**Record excerpts:**
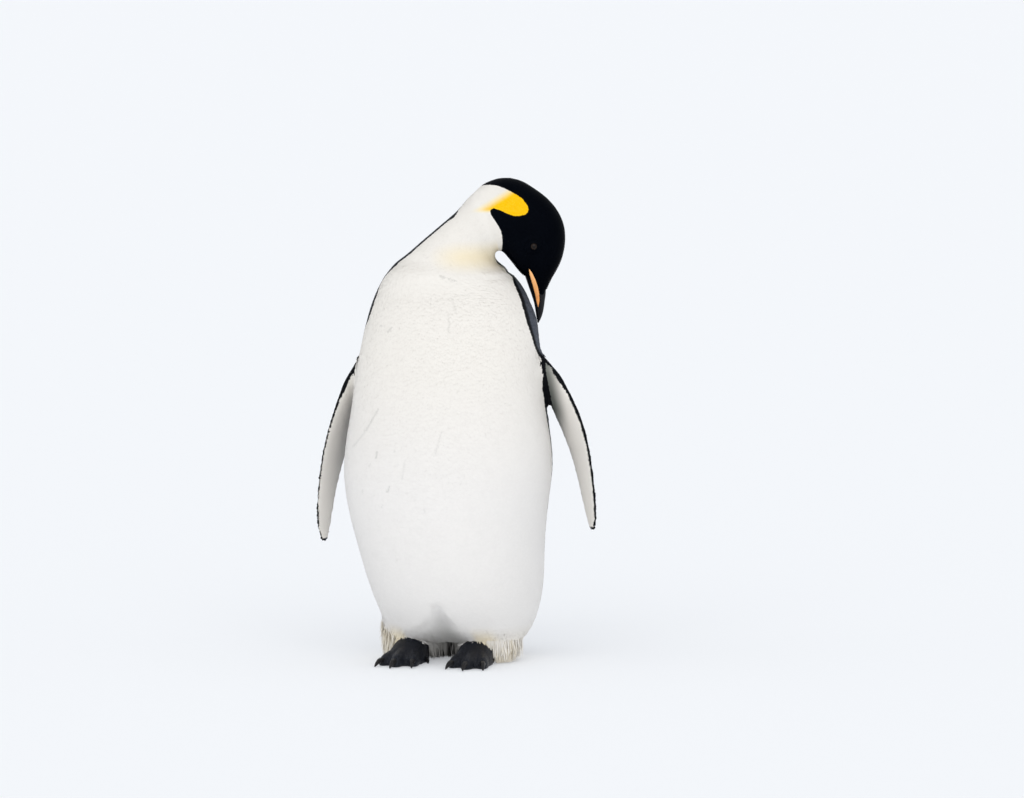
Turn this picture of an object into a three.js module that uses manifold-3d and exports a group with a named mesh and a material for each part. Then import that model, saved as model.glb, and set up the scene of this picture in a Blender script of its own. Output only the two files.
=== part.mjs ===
// An emperor penguin, life size and still: it stands on both feet and bends its head to its left shoulder.
// Millimetres, +Z up. The bird faces -Y and its own left side is +X.
import * as THREE from 'three';
import { mergeVertices } from 'three/addons/utils/BufferGeometryUtils.js';
import Module from 'manifold-3d';

const wasm = await Module();
wasm.setup();

// Gap between neighbouring pieces.
const gap = 0.3;

// Trunk, from the rump up: height of the station, half the width, depth in front of and behind the axis,
// and how far the axis has swung to the bird's left.
const trunkStations = [
  { height: 16, half: 62, front: -72, back: 138, sway: 8 },
  { height: 30, half: 104, front: -8, back: 172, sway: 8 },
  { height: 52, half: 129, front: 62, back: 182, sway: 12 },
  { height: 86, half: 148.5, front: 112, back: 192, sway: 14.5 },
  { height: 150, half: 165.5, front: 162, back: 192, sway: 15.5 },
  { height: 225, half: 177, front: 188, back: 183, sway: 10 },
  { height: 309, half: 192.5, front: 197, back: 171, sway: 5.5 },
  { height: 388, half: 201.5, front: 193, back: 157, sway: 8.5 },
  { height: 470, half: 190.5, front: 179, back: 142, sway: 9.5 },
  { height: 547, half: 180, front: 162, back: 130, sway: 8 },
  { height: 605, half: 174, front: 146, back: 119, sway: 11 },
  { height: 651, half: 166, front: 132, back: 108, sway: 13 },
  { height: 693, half: 152.5, front: 118, back: 95, sway: 11.5 },
  { height: 728, half: 135, front: 101, back: 80, sway: 9 },
];

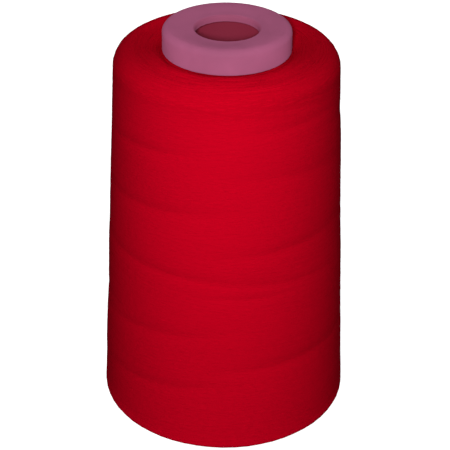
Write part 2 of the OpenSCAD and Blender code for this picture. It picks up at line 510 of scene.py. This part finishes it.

**Exercise goal:**
Exactly reproduce all of the entries.

**Result of the exercise:**
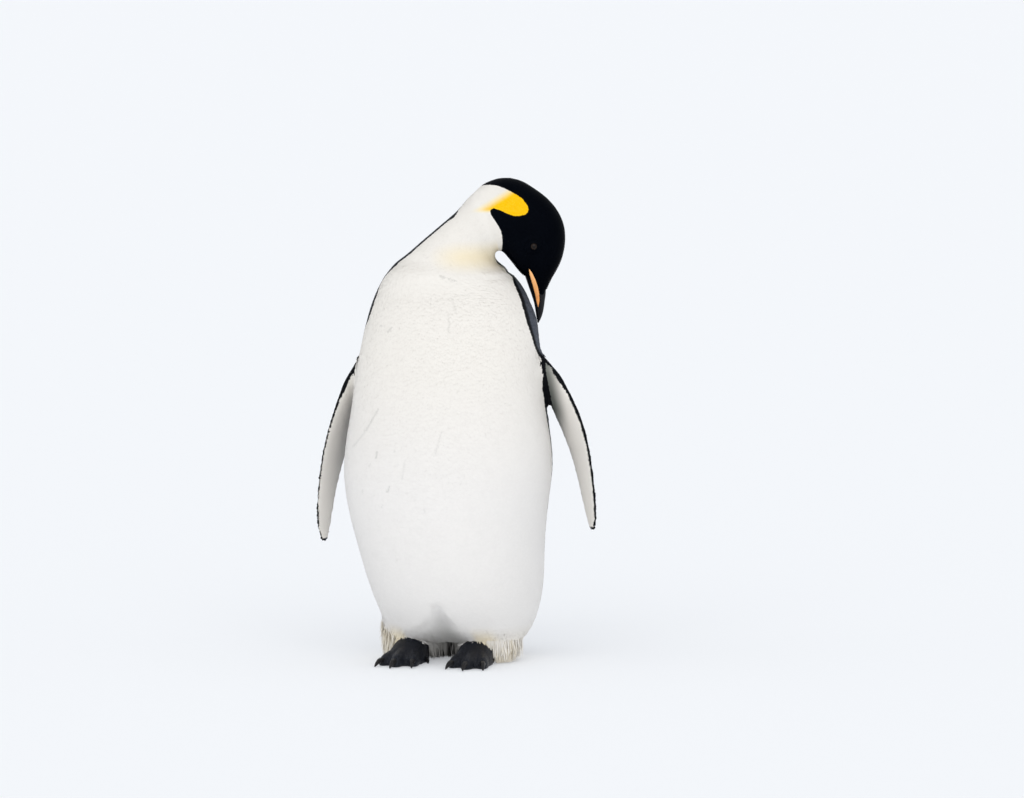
Turn this picture of an object into a three.js module that uses manifold-3d and exports a group with a named mesh and a material for each part. Then import that model, saved as model.glb, and set up the scene of this picture in a Blender script of its own. Output only the two files.
=== part.mjs ===
// An emperor penguin, life size and still: it stands on both feet and bends its head to its left shoulder.
// Millimetres, +Z up. The bird faces -Y and its own left side is +X.
import * as THREE from 'three';
import { mergeVertices } from 'three/addons/utils/BufferGeometryUtils.js';
import Module from 'manifold-3d';

const wasm = await Module();
wasm.setup();

// Gap between neighbouring pieces.
const gap = 0.3;

// Trunk, from the rump up: height of the station, half the width, depth in front of and behind the axis,
// and how far the axis has swung to the bird's left.
const trunkStations = [
  { height: 16, half: 62, front: -72, back: 138, sway: 8 },
  { height: 30, half: 104, front: -8, back: 172, sway: 8 },
  { height: 52, half: 129, front: 62, back: 182, sway: 12 },
  { height: 86, half: 148.5, front: 112, back: 192, sway: 14.5 },
  { height: 150, half: 165.5, front: 162, back: 192, sway: 15.5 },
  { height: 225, half: 177, front: 188, back: 183, sway: 10 },
  { height: 309, half: 192.5, front: 197, back: 171, sway: 5.5 },
  { height: 388, half: 201.5, front: 193, back: 157, sway: 8.5 },
  { height: 470, half: 190.5, front: 179, back: 142, sway: 9.5 },
  { height: 547, half: 180, front: 162, back: 130, sway: 8 },
  { height: 605, half: 174, front: 146, back: 119, sway: 11 },
  { height: 651, half: 166, front: 132, back: 108, sway: 13 },
  { height: 693, half: 152.5, front: 118, back: 95, sway: 11.5 },
  { height: 728, half: 135, front: 101, back: 80, sway: 9 },
];

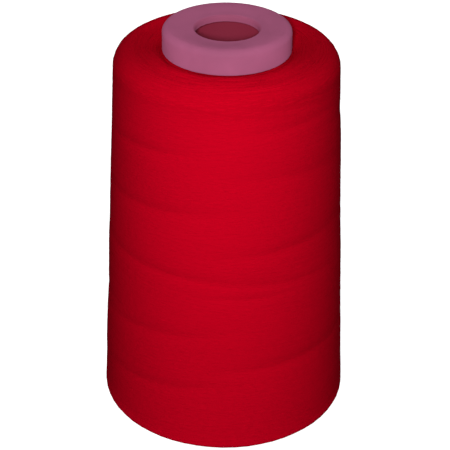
Write part 2 of the OpenSCAD and Blender code for this picture. It picks up at line 510 of scene.py. This part finishes it.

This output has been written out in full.